begin Collected material
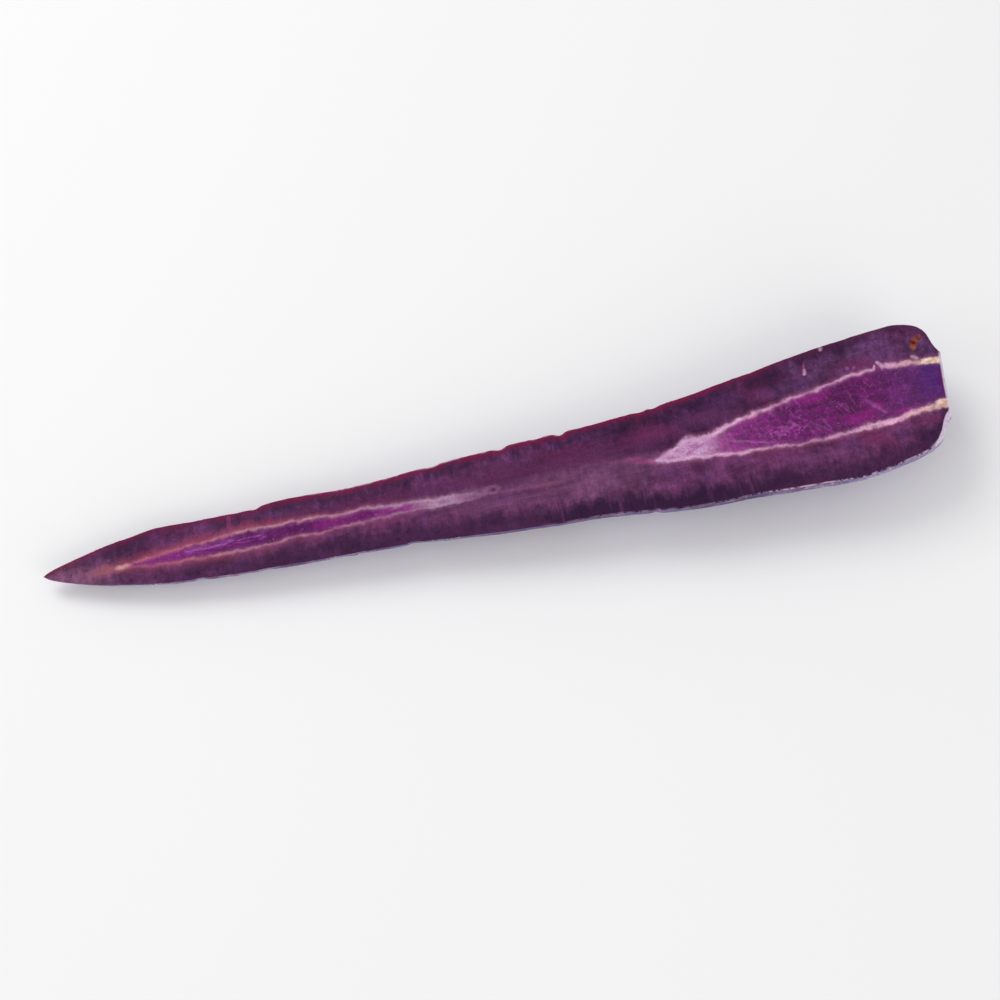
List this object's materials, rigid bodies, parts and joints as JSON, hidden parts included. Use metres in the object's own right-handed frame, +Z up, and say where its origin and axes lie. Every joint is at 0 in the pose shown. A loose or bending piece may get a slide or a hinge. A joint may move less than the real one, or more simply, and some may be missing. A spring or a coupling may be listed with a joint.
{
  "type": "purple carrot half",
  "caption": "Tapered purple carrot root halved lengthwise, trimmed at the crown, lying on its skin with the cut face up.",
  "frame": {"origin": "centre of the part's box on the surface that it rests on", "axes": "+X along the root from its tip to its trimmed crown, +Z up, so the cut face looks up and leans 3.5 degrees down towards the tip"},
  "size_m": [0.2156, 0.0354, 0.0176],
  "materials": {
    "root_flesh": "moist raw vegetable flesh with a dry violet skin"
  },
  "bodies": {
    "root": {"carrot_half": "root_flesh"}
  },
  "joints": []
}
end Collected material
- **Problem details**
Only lines with "joints" are wanted here; list each of them.

- **Final answer**
List this object's materials, rigid bodies, parts and joints as JSON, hidden parts included. Use metres in the object's own right-handed frame, +Z up, and say where its origin and axes lie. Every joint is at 0 in the pose shown. A loose or bending piece may get a slide or a hinge. A joint may move less than the real one, or more simply, and some may be missing. A spring or a coupling may be listed with a joint.
  "joints": []